1. Field
Example embodiments relate to multi-energy radiation detectors capable of detecting radiation of different energy bands from each other and/or performing imaging processes. Example embodiments also relate to methods of manufacturing multi-energy radiation detectors.
2. Description of Related Art
Radiations such as X-rays or γ-rays (gamma-rays) are highly transmissive, and thus inside of an object may be observed by using the radiation. Due to the above property, radiation has important uses in fields such as non-destructive inspection and medical treatment. Transmission amounts of radiation may vary depending on the density or densities of the object, and the inside of the object may be imaged by measuring difference between the transmission amounts.

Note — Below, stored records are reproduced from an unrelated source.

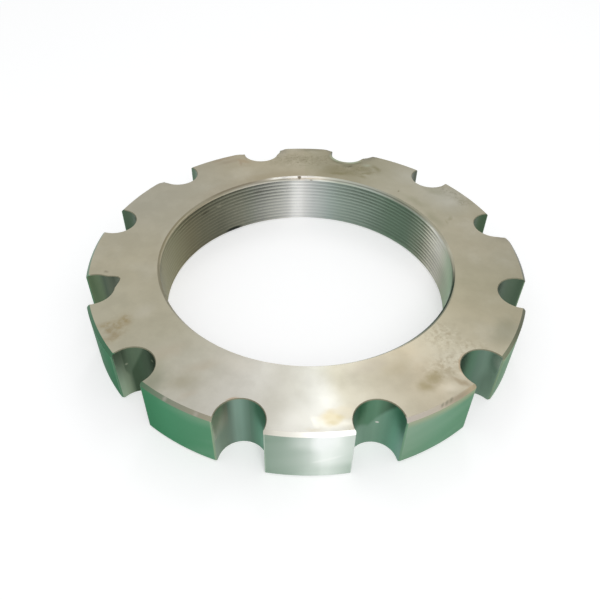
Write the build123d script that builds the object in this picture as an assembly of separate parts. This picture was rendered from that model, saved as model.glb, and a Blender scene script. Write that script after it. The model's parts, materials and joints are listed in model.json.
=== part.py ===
from build123d import *
import math
import os

# Adjusting nut: one turned and milled steel ring. Its bore takes a fine thread, and round
# notches across the rim take the pegs of a ring spanner or the tab of a lock plate.
# Millimetres. +Z is the thread's axis. The origin is the centre of the bottom face, and the
# middle of one tooth, between two notches, lies on +X.

# Blank
outside_diameter = 146.0
thickness = 20.0
rim_chamfer = 1.0

# Bore. The wall stands at the thread's minor diameter, and a cone at each mouth opens it to
# the thread's major diameter.
thread_diameter = 100.0
thread_pitch = 1.5
mouth_angle = 45.0

# Notches. Their mouth corners are rounded, and their edges on the two faces are broken.
notch_count = 12
notch_width = 14.0
notch_depth = 9.2
corner_radius = 0.4
edge_break = 0.25
edge_break_angle = 45.0

# Height of a metric thread's crests over its roots, for each millimetre of pitch
THREAD_HEIGHT = 5 / 16 * math.sqrt(3)

# Sizes that follow
rim_radius = outside_diameter / 2
mouth_radius = thread_diameter / 2
bore_radius = mouth_radius - THREAD_HEIGHT * thread_pitch
mouth_depth = (mouth_radius - bore_radius) / math.tan(math.radians(mouth_angle))
notch_end_radius = notch_width / 2
notch_end_centre = rim_radius - notch_depth + notch_end_radius
past_rim = rim_radius + notch_width
notch_places = PolarLocations(0, notch_count, start_angle=180 / notch_count)


def blank():
    """The ring as it leaves the lathe: one section, revolved about the thread's axis."""
    section = [
        (bore_radius, mouth_depth),
        (mouth_radius, 0),
        (rim_radius - rim_chamfer, 0),
        (rim_radius, rim_chamfer),
        (rim_radius, thickness - rim_chamfer),
        (rim_radius - rim_chamfer, thickness),
        (mouth_radius, thickness),
        (bore_radius, thickness - mouth_depth),
    ]
    return revolve(Plane.XZ * make_face(Polyline(*section, close=True)), Axis.Z)


def notch_outline():
    """One notch seen from above: a round end, and straight sides that run out past the rim."""
    middle = (notch_end_centre + past_rim) / 2
    sides = Pos(middle, 0) * Rectangle(past_rim - notch_end_centre, notch_width)
    return Pos(notch_end_centre, 0) * Circle(notch_end_radius) + sides


def rim_outline():
    """The rim seen from above: a disc less its notches, with the mouth corners rounded."""
    outline = Circle(rim_radius) - notch_places * notch_outline()
    corners = outline.vertices().filter_by(lambda v: v.center().length > rim_radius - corner_radius)
    return fillet(corners, corner_radius)


def edge_breaks():
    """Cutters that widen out of each notch, to break its edges on the top and bottom faces."""
    rise = 2 * edge_break
    spread = rise * math.tan(math.radians(edge_break_angle))
    low, high = notch_end_radius, notch_end_radius + spread
    end = Cone(low, high, rise, align=(Align.CENTER, Align.CENTER, Align.MIN))
    wedge = Polyline((-low, 0), (low, 0), (high, rise), (-high, rise), close=True)
    sides = extrude(Plane.YZ * make_face(wedge), past_rim - notch_end_centre)
    top = Pos(notch_end_centre, 0, thickness - edge_break) * (end + sides)
    bottom = mirror(top, Plane.XY.offset(thickness / 2))
    return notch_places * top + notch_places * bottom


def adjusting_nut():
    """The blank milled to the notched outline, with the notches' sharp edges broken."""
    milled = extrude(rim_outline(), thickness) - edge_breaks()
    return blank() & milled


os.makedirs("parts", exist_ok=True)
export_step(adjusting_nut(), "parts/adjusting_nut.step")
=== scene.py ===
import json
import math
from collections import namedtuple

import bmesh
import bpy
from mathutils import Matrix, Vector


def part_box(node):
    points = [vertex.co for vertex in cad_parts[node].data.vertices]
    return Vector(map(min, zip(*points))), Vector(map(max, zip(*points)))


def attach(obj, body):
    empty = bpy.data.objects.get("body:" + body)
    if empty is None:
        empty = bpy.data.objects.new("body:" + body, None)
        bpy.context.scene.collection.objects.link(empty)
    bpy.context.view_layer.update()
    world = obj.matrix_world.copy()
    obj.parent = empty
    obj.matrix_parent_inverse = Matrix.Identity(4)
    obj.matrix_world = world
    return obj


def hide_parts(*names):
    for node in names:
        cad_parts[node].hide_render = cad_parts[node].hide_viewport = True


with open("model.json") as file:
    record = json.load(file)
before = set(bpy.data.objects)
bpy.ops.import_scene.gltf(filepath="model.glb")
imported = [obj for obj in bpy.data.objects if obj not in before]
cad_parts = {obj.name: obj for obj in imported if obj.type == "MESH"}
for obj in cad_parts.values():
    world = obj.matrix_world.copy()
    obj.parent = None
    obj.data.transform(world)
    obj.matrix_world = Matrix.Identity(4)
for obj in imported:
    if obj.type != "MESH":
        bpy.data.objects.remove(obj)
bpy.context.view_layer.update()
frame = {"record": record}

# Adjusting nut: a ring of machined steel, threaded inside, with round notches across its rim.
# One closed mesh replaces the CAD solid, with the same outline and a real thread in the bore.
# Metres. +Z is the thread's axis, and the middle of one tooth lies on +X. An angle round the
# nut is in degrees from +X, so that the camera looks at the tooth at 270.

MM = 0.001

# Sizes that come with the frame
node_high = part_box("adjusting_nut")[1]
thread_mount = next(m for m in frame["record"]["mounts"] if m["kind"] == "threaded_hole")
RIM = node_high.x
THICKNESS = node_high.z
BORE = thread_mount["dims"]["r_mm"] * MM
MOUTH_DEPTH = (THICKNESS - thread_mount["dims"]["length_mm"] * MM) / 2
MOUTH = BORE + MOUTH_DEPTH

# Notches and edges, as in the part's source
NOTCHES = 12
NOTCH_HALF = 7.0 * MM
NOTCH_DEPTH = 9.2 * MM
CORNER = 0.4 * MM
CHAMFER = 1.0 * MM
BREAK = 0.25 * MM
NOTCH_CENTRE = RIM - NOTCH_DEPTH + NOTCH_HALF

# Thread: how far up the pitch each corner of its section lies, and how deep, from 0 at the
# crest to 1 at the root
PITCH = 1.5 * MM
THREAD_SECTION = [(0.00, 0.0), (0.16, 0.0), (0.21, 0.06), (0.51, 0.94),
                  (0.56, 1.0), (0.60, 1.0), (0.65, 0.94), (0.95, 0.06)]
THREAD_START = 0.93
RUN_OUT = 0.35 * MM
SPARE_TURNS = 3

# How finely the mesh is cut
FLOOR_STEPS = 10
CORNER_STEPS = 3
TOOTH_STEPS = 16
WALL_SHARES = (0.0, 0.08, 0.2, 0.4, 0.7, 1.0)
FACE_SHARES = (0.02, 0.3, 0.6, 0.8, 0.9, 0.96)
NOTCH_COLUMN_AT_BORE = math.radians(0.76)
SMOOTH_UNDER = math.radians(40)
WELD = 0.001 * MM

# Battered places on the top: where, how far they reach across and down, and how far the
# middle is pushed in, all in millimetres
Dent = namedtuple("Dent", "x y z across down push")
DENTS = [
    Dent(25.4, 68.0, 20, 4.4, 5.0, (0.2, -1.1, -1.0)),
    Dent(12.1, 71.2, 20, 3.5, 4.0, (0.1, -0.6, -0.4)),
    Dent(-12.0, 71.2, 20, 4.4, 6.0, (1.6, -0.2, -0.4)),
    Dent(-25.3, 67.8, 20, 3.5, 4.0, (0.3, -0.3, -0.3)),
    Dent(-55.8, 46.2, 20, 3.5, 4.0, (0.3, -0.4, -0.4)),
    Dent(71.3, 12.2, 20, 3.5, 4.0, (-0.1, -0.4, -0.4)),
    Dent(-62.6, -14.2, 20, 3.8, 14.0, (1.9, 1.5, 0.0)),
]

# Camera, fitted to the photo
CAMERA_PLACE = Vector((-4.96, -162.77, 150.95)) * MM
CAMERA_AIM = Vector((-2.08, -11.95, 10.0)) * MM
CAMERA_ROLL = math.radians(1.23)
CAMERA_LENS = 36.69
CAMERA_NEAREST = 10 * MM

# Floor and room light
FLOOR_HALF = 3.0
FLOOR_LEVEL = -0.05 * MM
FLOOR_COLOUR = (0.72, 0.72, 0.72)
FLOOR_GLOW = 0.42
ROOM_COLOUR = (0.98, 0.99, 1.0)
ROOM_STRENGTH = 0.62
WHITE = (1.0, 1.0, 1.0)

FACE, EDGE, RIM_WALL, NOTCH_WALL, THREAD = range(5)
Column = namedtuple("Column", "wall edge drop bore region")


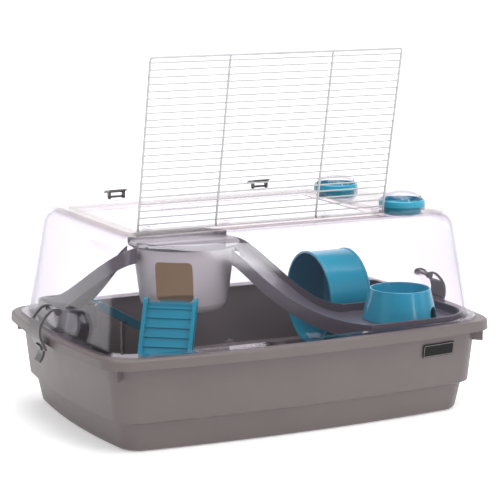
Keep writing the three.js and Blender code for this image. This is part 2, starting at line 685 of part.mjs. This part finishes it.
// ---------------------------------------------------------------- ladders
// a ridged board between two rails, its top edge on the Y axis and running along +X
function ladderBoard(length) {
  const { width, rail, railHeight, sheet, ridge, pitch } = ladder;
  const half = width / 2;
  const under = -sheet - 2;
  const rails = [-half, half - rail].map((y) => join(
    box(0, length, y, y + rail, under, under + railHeight),
    new THREE.CylinderGeometry(railHeight / 2, railHeight / 2, rail, 20)
      .translate(0, y + rail / 2, under + railHeight / 2)));
  const count = Math.floor((length - pitch / 2) / pitch);
  const ridges = Array.from({ length: count }, (_, i) => box(
    pitch * (i + 0.5), pitch * (i + 0.5) + 3, -half + 1, half - 1, -1, ridge));
  return join(box(0, length, -half + 1, half - 1, -sheet, 0), ...rails, ...ridges);
}

// lays a ladder board down from a top point at a slope, trimmed just above the tray floor
function leanLadder(length, x, z, slope) {
  return ladderBoard(length).rotateY(radians(slope)).translate(x, 0, z);
}

const trayFloorRoom = () => box(-400, 400, -400, 400, -50, tray.wall + gap);

function makeFrontLadder() {
  const reach = 75;
  const sillTop = doorway.sill + gap;
  const board = leanLadder(200, reach, sillTop + 4, 60);
  const tongue = box(51.5, reach + 2, -18, 18, sillTop, sillTop + 2.2);
  const bridge = box(reach - 3, reach + 3, -30, 30, sillTop - 1, sillTop + 3.2);
  const placed = join(board, tongue, bridge)
    .rotateZ(Math.atan2(facing[1], facing[0])).translate(disc.x, disc.y, 0);
  return mesh('ladder_front', cut(placed, trayFloorRoom()), teal);
}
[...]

Many radiation imaging systems are used regardless of the energy of radiation irradiated to a detector. However, if radiation images of different energy bands are separately obtained and imaging processes are performed, objects having different degrees of absorption, reflection, and refraction of the radiation may be distinguished from each other. Tissues of different components, such as a general tissue and cancer tissue or hard tissue and soft tissue, may be distinguished from each other and may be imaged by using a multi-energy radiation imaging technology that is capable of obtaining images of different energy bands. In order to perform the multi-energy radiation imaging, X-rays of different energies may be used with a filter in an X-ray source or a photon counting method may be used in a detector. However, according to methods of using the filter on the X-ray source, X-rays have to be irradiated a plurality of times to the same object, and thus the image may be distorted due to fine movements of the object, and radiation amounts of the object may be increased. In addition, according to the photon counting method, a complex digital/analog circuit is necessary, and thus it is difficult to obtain a large-sized detector.